Thanks for you response. I was able to get it working using @views
for the convolutional layers. However, the same approach isn't working for dense layers, where the weights matrix must be transposed:
encoder = Dense(5, 2)
@views decoder = Dense(transpose(encoder.weight), rand(5))
This gives the error
ERROR: LoadError: TypeError: in typeassert, expected Tuple{Transpose{Float32, Matrix{Float32}}, Transpose{Float32, Matrix{Float32}}, Vector{Float64}}, got a value of type Tuple{Matrix{Float32}, Matrix{Float32}, Vector{Float64}}
Stacktrace:
[1] apply!(o::ADAM, x::Transpose{Float32, Matrix{Float32}}, Δ::Matrix{Float64})

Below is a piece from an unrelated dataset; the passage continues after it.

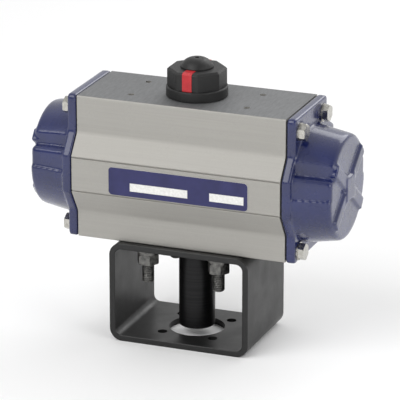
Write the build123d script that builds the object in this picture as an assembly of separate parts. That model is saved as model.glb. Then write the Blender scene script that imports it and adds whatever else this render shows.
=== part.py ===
"""Rotary pneumatic actuator, double rack and pinion, spring return, on its mounting bracket.

Frame: millimetres. The drive axis is Z. The origin is where that axis meets the bracket's
lower face, the face that is bolted to a valve. X runs along the cylinder, -Y is the side
with the nameplate and +Y the side with the air ports. At rest the springs hold it closed.
"""

import math
import os

from build123d import *

# Overall sizes
BODY_LENGTH = 144.0  # aluminium extrusion, along X
BORE_RADIUS = 35.0  # cylinder bore
TOP_WALL = 15.5  # from the bore to the top face
BASE_WALL = 11.0
FRONT_WALL = 5.0  # from the bore to the nameplate face
PORT_WALL = 9.0  # from the bore to the air port face
HALF_WIDTH = 30.0  # top and base faces, along Y
FRONT_FLAT_HALF = 12.3  # half height of the nameplate face
FRONT_SHOULDER_UP = 25.5  # where the upper slope starts
FRONT_SHOULDER_DOWN = -28.0
PORT_FLAT_HALF = 27.0
PORT_SHOULDER = 34.5
CONCAVE_RADIUS = 6.0
EDGE_RADIUS = 1.0
GROOVE_WIDTH = 0.9  # the two drawn lines along the nameplate face
GROOVE_DEPTH = 0.8

# Bracket, a piece of bent plate closed into a box
BRACKET_HEIGHT = 68.0
BRACKET_WIDTH = 97.0
BRACKET_DEPTH = 69.0
BRACKET_WALL = 4.0
BRACKET_BEND = 4.5  # inner radius of its bends

# Interfaces
F07_PITCH = 70.0  # ISO 5211 F07, M8
F07_STUD = 4.0
F07_HOLE = 4.5
F05_PITCH = 50.0  # ISO 5211 F05, M6
F05_TAPPED = 2.5
F05_CLEAR = 3.3
SPIGOT_RADIUS = 17.5  # F05 spigot
SPIGOT_DEPTH = 3.0
VALVE_HOLE = 18.5  # hole in the bracket's lower plate
M5_TAPPED = 2.1
TOP_PATTERN_X = 80.0  # VDI/VDE 3845, accessories on top
TOP_PATTERN_Y = 30.0
SIDE_PATTERN_X = 32.0  # VDI/VDE 3845, solenoid valve
SIDE_PATTERN_Z = 24.0
PORT_SPACING = 24.0
PORT_RADIUS = 5.72  # G 1/4 core hole
PORT_LEVEL = -6.0  # centre of the port pattern below the bore axis
PORT_DEPTH = 7.5
GALLERY_RADIUS = 1.75
DRILLING_RADIUS = 1.5  # from a port to the bore or to the gallery
DRILLING_INSET = 0.4  # from the rim of the port's floor
GALLERY_INSET = 4.5  # from the port face
GALLERY_LEVEL = -24.0

# Rack and pinion
MODULE = 1.25
TEETH = 20
PRESSURE_ANGLE = math.radians(20)
TOOTH_THINNING = 0.05  # taken off each flank's side of a tooth, for backlash
PITCH_RADIUS = MODULE * TEETH / 2
PITCH = math.pi * MODULE
STROKE = PITCH_RADIUS * math.pi / 2  # piston travel for a quarter turn
RACK_HALF_HEIGHT = 11.0
RACK_BACK_GAP = 4.0  # between the back of a rack and the bore
RACK_TIP = 27.5  # how far a rack reaches past the drive axis
RACK_TEETH_FROM = -9.5
PINION_HALF_HEIGHT = 13.0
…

@ Flux.Optimise ~/.julia/packages/Flux/6BByF/src/optimise/optimisers.jl:175
[2] update!(opt::ADAM, x::Transpose{Float32, Matrix{Float32}}, x̄::Matrix{Float64})
@ Flux.Optimise ~/.julia/packages/Flux/6BByF/src/optimise/train.jl:23
[3] update!(opt::ADAM, xs::Params, gs::Zygote.Grads)
@ Flux.Optimise ~/.julia/packages/Flux/6BByF/src/optimise/train.jl:29
It looks like Flux is inferring the type as Transpose
and then complaining when it receives a Matrix
. I've tried using PermutedDimsArray
instead, with similar results.
It's not clear to me how to address this. Any ideas?
We should probably change that line in the Adam code to use Adapt.jl to get the correct type instead of hard-typing the return of get!
.
Probably better to incorporate directly in optimisers.jl
As long as we pass in the correct references we should be good. I don't think it needs to be addressed in the optimisers otherwise.
I don't think we need the fix in Optimisers.jl because the state is initialized separately (and correctly). This appears to only be a bug for IdDict optimizers.
Agreed that we only need the references to be correct.
possibly related to FluxML/Zygote.jl#991 and #1613
We should probably change that line in the Adam code to use Adapt.jl to get the correct type instead of hard-typing the return of get!.
Even if use something like #1613 to adapt the types, that wouldn't still be entirely correct because we would be taking 2 steps of adam with separate gradients instead of a single step with the accumulated one
taking 2 steps of adam with separate gradients instead of a single step with the accumulated one
Yeah, with ADAM this will certainly be wrong. Referencing https://github.com/FluxML/Zygote.jl/issues/991#issuecomment-864411649, it's not two steps that's wrong. It's the momentum terms that will be incorrect leading to two steps not being equivalent to a single accumulated one. For simpler optimizers like Descent
, this will be correct (assuming the gradients are correct which they are for explicit params).
Hello,
I wanted to follow-up on this issue. Is it resolved in the lastest version of Flux.jl?
On latest Flux, using new-style training with setup
, something like dec = Dense(transpose(encoder.weight))
should just work. It will see through the transpose
and notice that the same array appears twice.
(With old-style IdDict optimisers, I'm not sure.)